INSTRUCTIONS TO FOLLOW: Each record is to be printed again precisely as it reads.

● ● ● ● ● ● ●

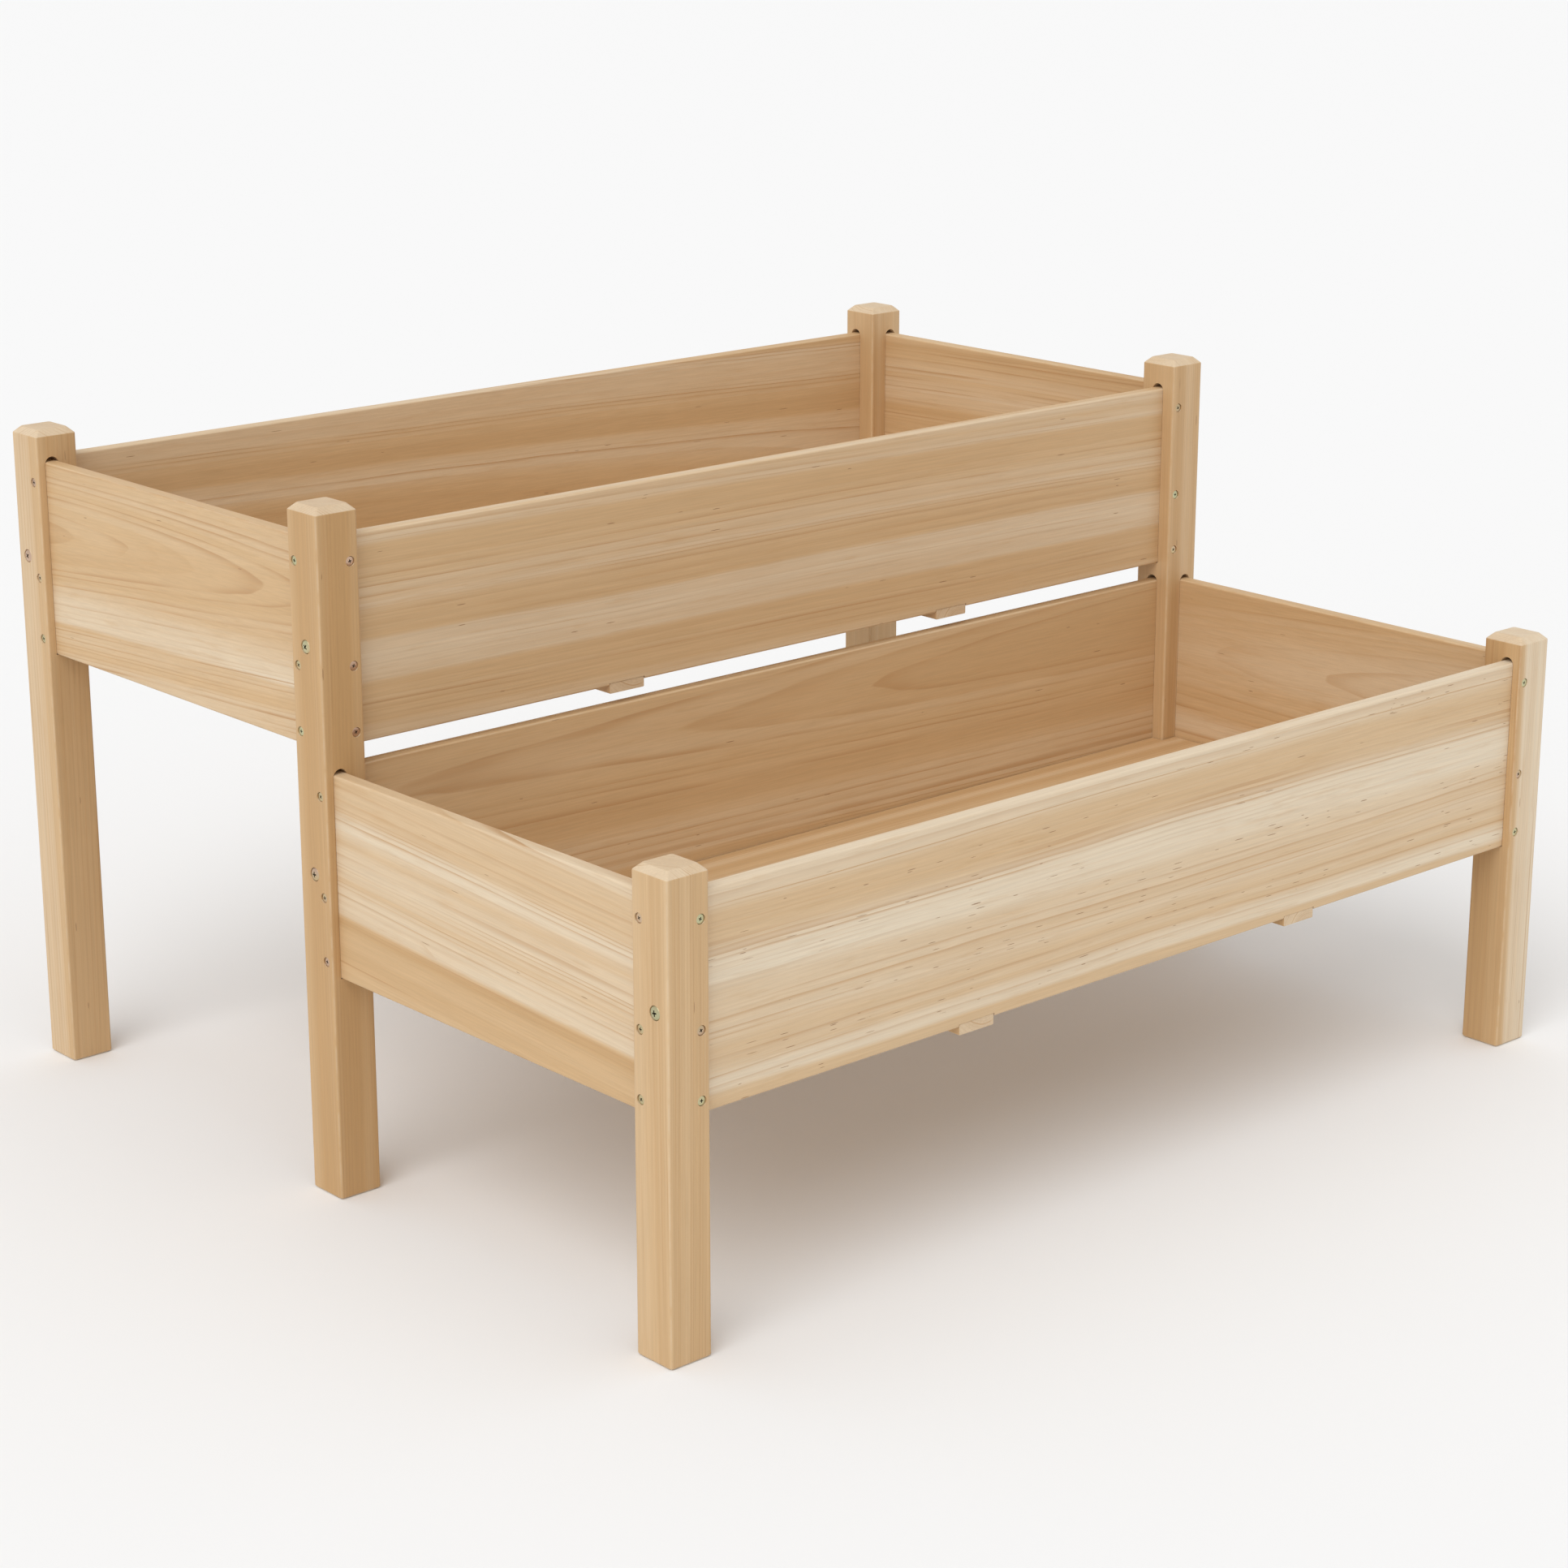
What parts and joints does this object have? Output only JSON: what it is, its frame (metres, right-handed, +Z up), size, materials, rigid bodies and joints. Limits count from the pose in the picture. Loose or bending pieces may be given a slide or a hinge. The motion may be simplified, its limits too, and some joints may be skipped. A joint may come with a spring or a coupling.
{
  "type": "raised planter on legs",
  "caption": "Stair-step wooden planter on square posts: a high bed behind a lower one, each a box of solid panels let into the posts, with a slatted bottom on battens.",
  "frame": {"origin": "floor level, middle of the footprint", "axes": "+X along the beds towards the right-hand end, +Y from the low bed at the front to the high bed at the back, +Z up"},
  "size_m": [1.2014, 1.0264, 0.676],
  "materials": {
    "fir_post": "bare planed fir, straight vertical grain, matt",
    "fir_panel": "bare planed fir, one wide board, grain along the panel, matt",
    "fir_slat": "bare sawn fir, matt",
    "zinc_screw": "yellow zinc plated, satin",
    "zinc_bolt": "pale yellow zinc plated, glossy"
  },
  "bodies": {
    "root": {"batten_lower_left": "fir_slat", "batten_lower_right": "fir_slat", "batten_upper_left": "fir_slat", "batten_upper_right": "fir_slat", "bolt_lower_back_left": "zinc_bolt", "bolt_lower_back_right": "zinc_bolt", "bolt_lower_front_left": "zinc_bolt", "bolt_lower_front_right": "zinc_bolt", "bolt_upper_back_left": "zinc_bolt", "bolt_upper_back_right": "zinc_bolt", "bolt_upper_front_left": "zinc_bolt", "bolt_upper_front_right": "zinc_bolt", "floor_board_lower_1": "fir_slat", "floor_board_lower_2": "fir_slat", "floor_board_lower_3": "fir_slat", "floor_board_upper_1": "fir_slat", "floor_board_upper_2": "fir_slat", "floor_board_upper_3": "fir_slat", "panel_lower_back": "fir_panel", "panel_lower_front": "fir_panel", "panel_lower_left": "fir_panel", "panel_lower_right": "fir_panel", "panel_upper_back": "fir_panel", "panel_upper_front": "fir_panel", "panel_upper_left": "fir_panel", "panel_upper_right": "fir_panel", "post_back_left": "fir_post", "post_back_right": "fir_post", "post_front_left": "fir_post", "post_front_right": "fir_post", "post_middle_left": "fir_post", "post_middle_right": "fir_post", "screw_lower_left_back_high": "zinc_screw", "screw_lower_left_back_low": "zinc_screw", "screw_lower_left_back_mid": "zinc_screw", "screw_lower_left_front_high": "zinc_screw", "screw_lower_left_front_low": "zinc_screw", "screw_lower_left_front_mid": "zinc_screw", "screw_lower_right_back_high": "zinc_screw", "screw_lower_right_back_low": "zinc_screw", "screw_lower_right_back_mid": "zinc_screw", "screw_lower_right_front_high": "zinc_screw", "screw_lower_right_front_low": "zinc_screw", "screw_lower_right_front_mid": "zinc_screw", "screw_upper_left_back_high": "zinc_screw", "screw_upper_left_back_low": "zinc_screw", "screw_upper_left_back_mid": "zinc_screw", "screw_upper_left_front_high": "zinc_screw", "screw_upper_left_front_low": "zinc_screw", "screw_upper_left_front_mid": "zinc_screw", "screw_upper_right_back_high": "zinc_screw", "screw_upper_right_back_low": "zinc_screw", "screw_upper_right_back_mid": "zinc_screw", "screw_upper_right_front_high": "zinc_screw", "screw_upper_right_front_low": "zinc_screw", "screw_upper_right_front_mid": "zinc_screw"}
  },
  "joints": []
}
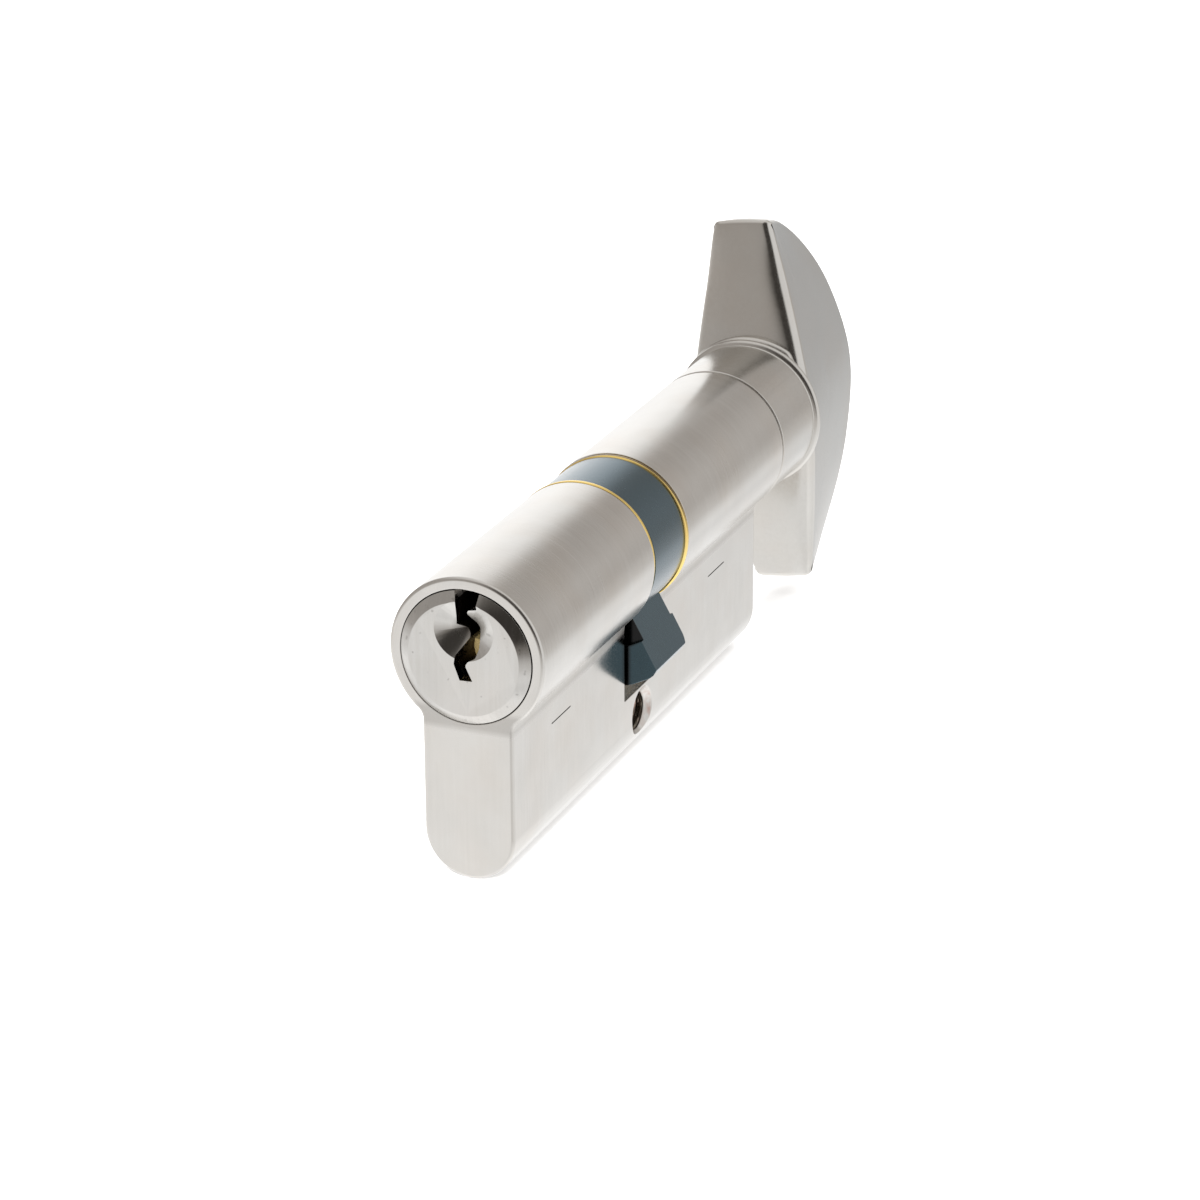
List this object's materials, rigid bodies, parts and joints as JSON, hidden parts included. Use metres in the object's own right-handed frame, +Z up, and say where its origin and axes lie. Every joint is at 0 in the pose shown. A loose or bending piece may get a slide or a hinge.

● ● ● ● ● ● ●

ANSWER TO THIS TASK:
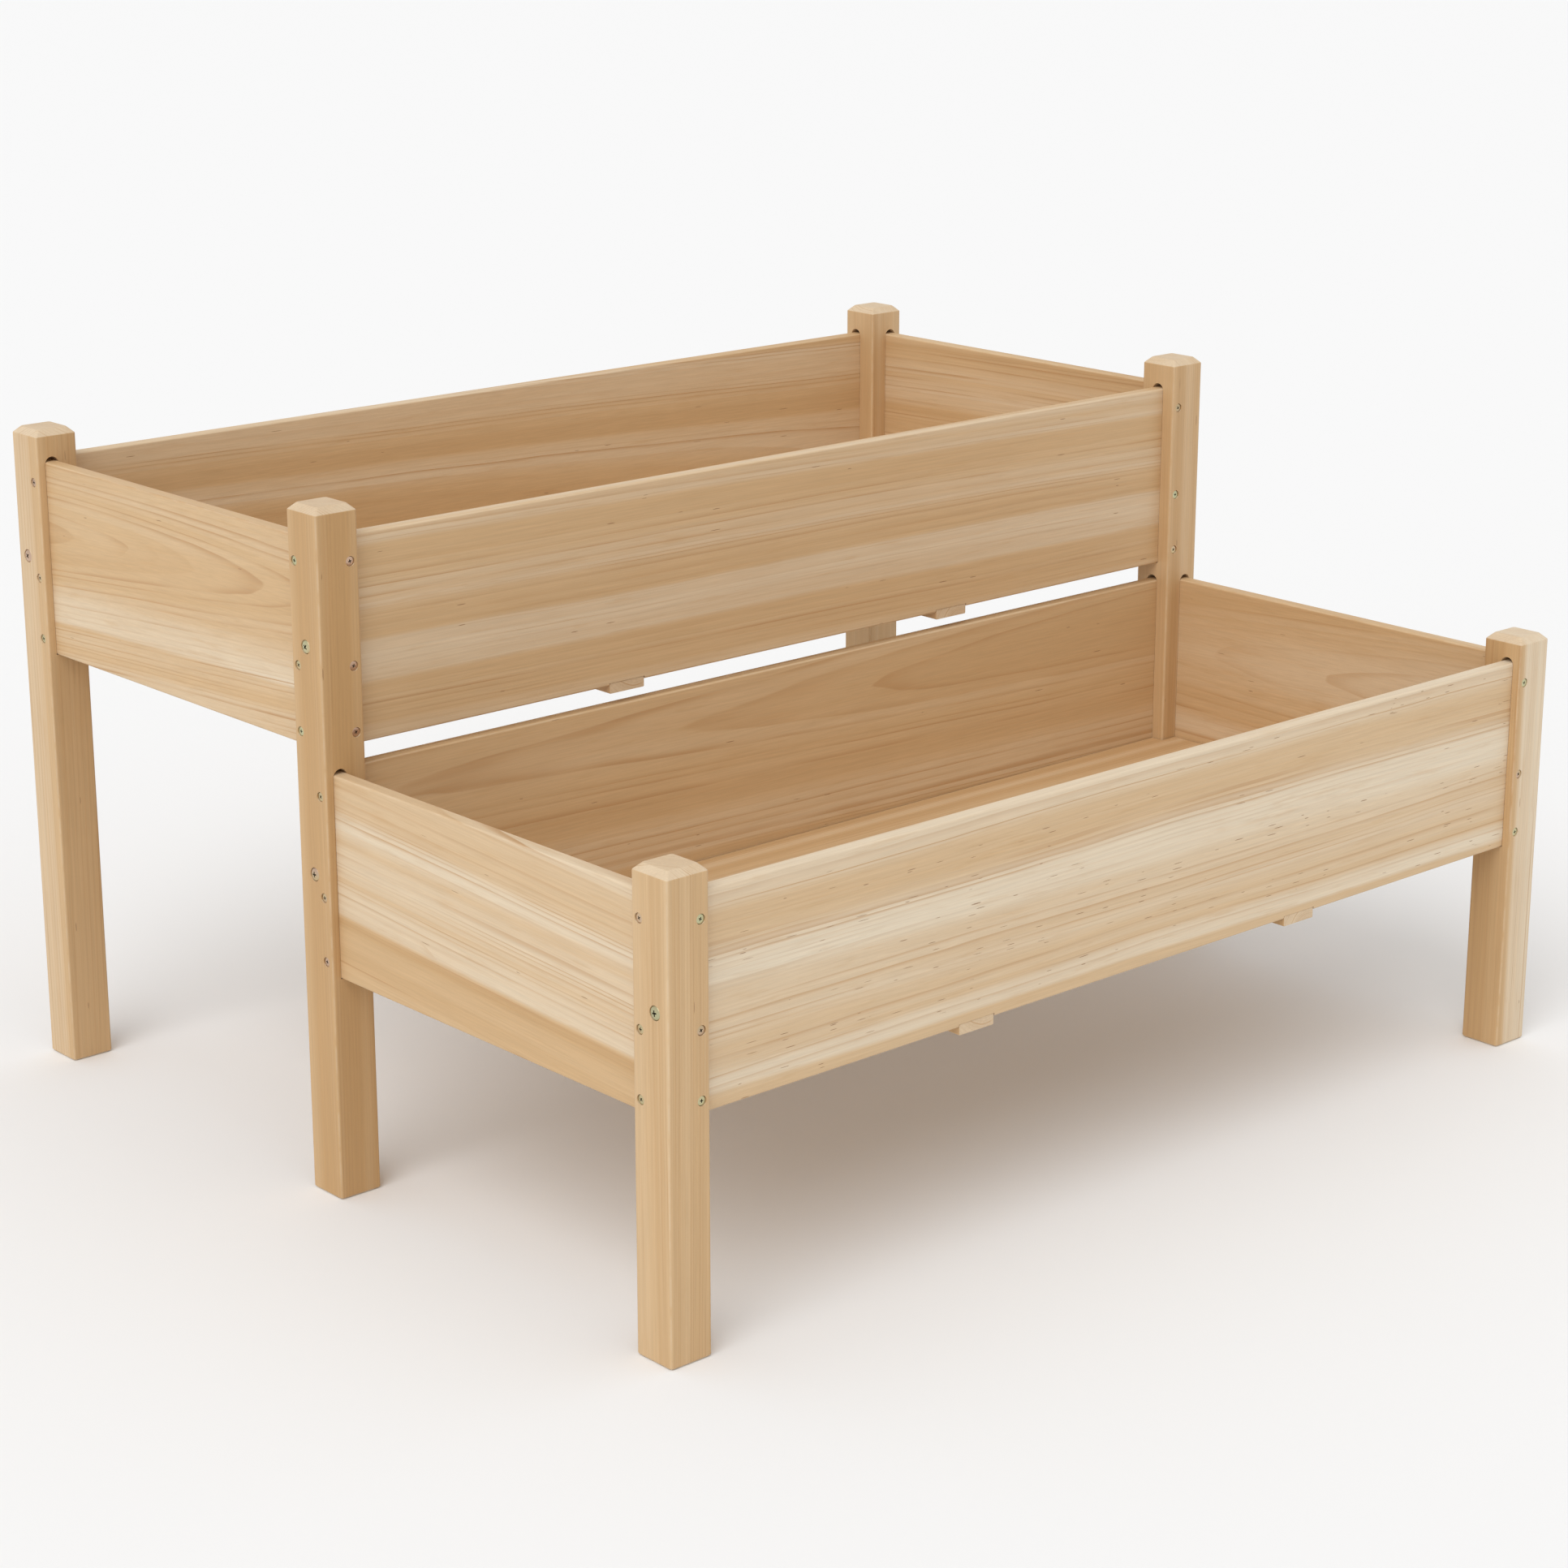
What parts and joints does this object have? Output only JSON: what it is, its frame (metres, right-handed, +Z up), size, materials, rigid bodies and joints. Limits count from the pose in the picture. Loose or bending pieces may be given a slide or a hinge. The motion may be simplified, its limits too, and some joints may be skipped. A joint may come with a spring or a coupling.
{
  "type": "raised planter on legs",
  "caption": "Stair-step wooden planter on square posts: a high bed behind a lower one, each a box of solid panels let into the posts, with a slatted bottom on battens.",
  "frame": {"origin": "floor level, middle of the footprint", "axes": "+X along the beds towards the right-hand end, +Y from the low bed at the front to the high bed at the back, +Z up"},
  "size_m": [1.2014, 1.0264, 0.676],
  "materials": {
    "fir_post": "bare planed fir, straight vertical grain, matt",
    "fir_panel": "bare planed fir, one wide board, grain along the panel, matt",
    "fir_slat": "bare sawn fir, matt",
    "zinc_screw": "yellow zinc plated, satin",
    "zinc_bolt": "pale yellow zinc plated, glossy"
  },
  "bodies": {
    "root": {"batten_lower_left": "fir_slat", "batten_lower_right": "fir_slat", "batten_upper_left": "fir_slat", "batten_upper_right": "fir_slat", "bolt_lower_back_left": "zinc_bolt", "bolt_lower_back_right": "zinc_bolt", "bolt_lower_front_left": "zinc_bolt", "bolt_lower_front_right": "zinc_bolt", "bolt_upper_back_left": "zinc_bolt", "bolt_upper_back_right": "zinc_bolt", "bolt_upper_front_left": "zinc_bolt", "bolt_upper_front_right": "zinc_bolt", "floor_board_lower_1": "fir_slat", "floor_board_lower_2": "fir_slat", "floor_board_lower_3": "fir_slat", "floor_board_upper_1": "fir_slat", "floor_board_upper_2": "fir_slat", "floor_board_upper_3": "fir_slat", "panel_lower_back": "fir_panel", "panel_lower_front": "fir_panel", "panel_lower_left": "fir_panel", "panel_lower_right": "fir_panel", "panel_upper_back": "fir_panel", "panel_upper_front": "fir_panel", "panel_upper_left": "fir_panel", "panel_upper_right": "fir_panel", "post_back_left": "fir_post", "post_back_right": "fir_post", "post_front_left": "fir_post", "post_front_right": "fir_post", "post_middle_left": "fir_post", "post_middle_right": "fir_post", "screw_lower_left_back_high": "zinc_screw", "screw_lower_left_back_low": "zinc_screw", "screw_lower_left_back_mid": "zinc_screw", "screw_lower_left_front_high": "zinc_screw", "screw_lower_left_front_low": "zinc_screw", "screw_lower_left_front_mid": "zinc_screw", "screw_lower_right_back_high": "zinc_screw", "screw_lower_right_back_low": "zinc_screw", "screw_lower_right_back_mid": "zinc_screw", "screw_lower_right_front_high": "zinc_screw", "screw_lower_right_front_low": "zinc_screw", "screw_lower_right_front_mid": "zinc_screw", "screw_upper_left_back_high": "zinc_screw", "screw_upper_left_back_low": "zinc_screw", "screw_upper_left_back_mid": "zinc_screw", "screw_upper_left_front_high": "zinc_screw", "screw_upper_left_front_low": "zinc_screw", "screw_upper_left_front_mid": "zinc_screw", "screw_upper_right_back_high": "zinc_screw", "screw_upper_right_back_low": "zinc_screw", "screw_upper_right_back_mid": "zinc_screw", "screw_upper_right_front_high": "zinc_screw", "screw_upper_right_front_low": "zinc_screw", "screw_upper_right_front_mid": "zinc_screw"}
  },
  "joints": []
}
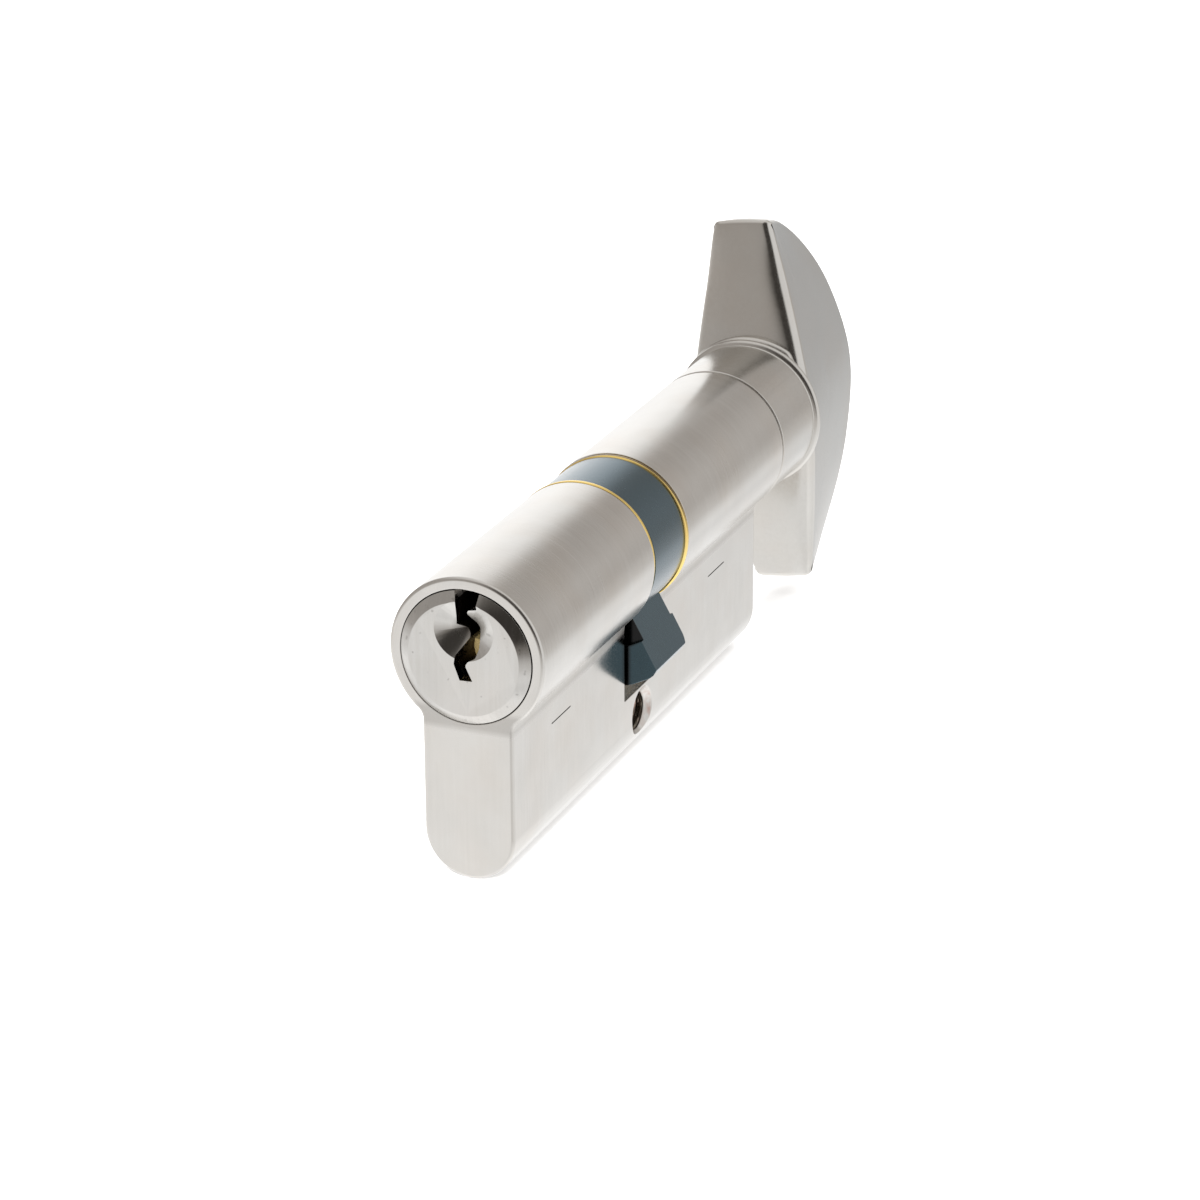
List this object's materials, rigid bodies, parts and joints as JSON, hidden parts included. Use metres in the object's own right-handed frame, +Z up, and say where its origin and axes lie. Every joint is at 0 in the pose shown. A loose or bending piece may get a slide or a hinge.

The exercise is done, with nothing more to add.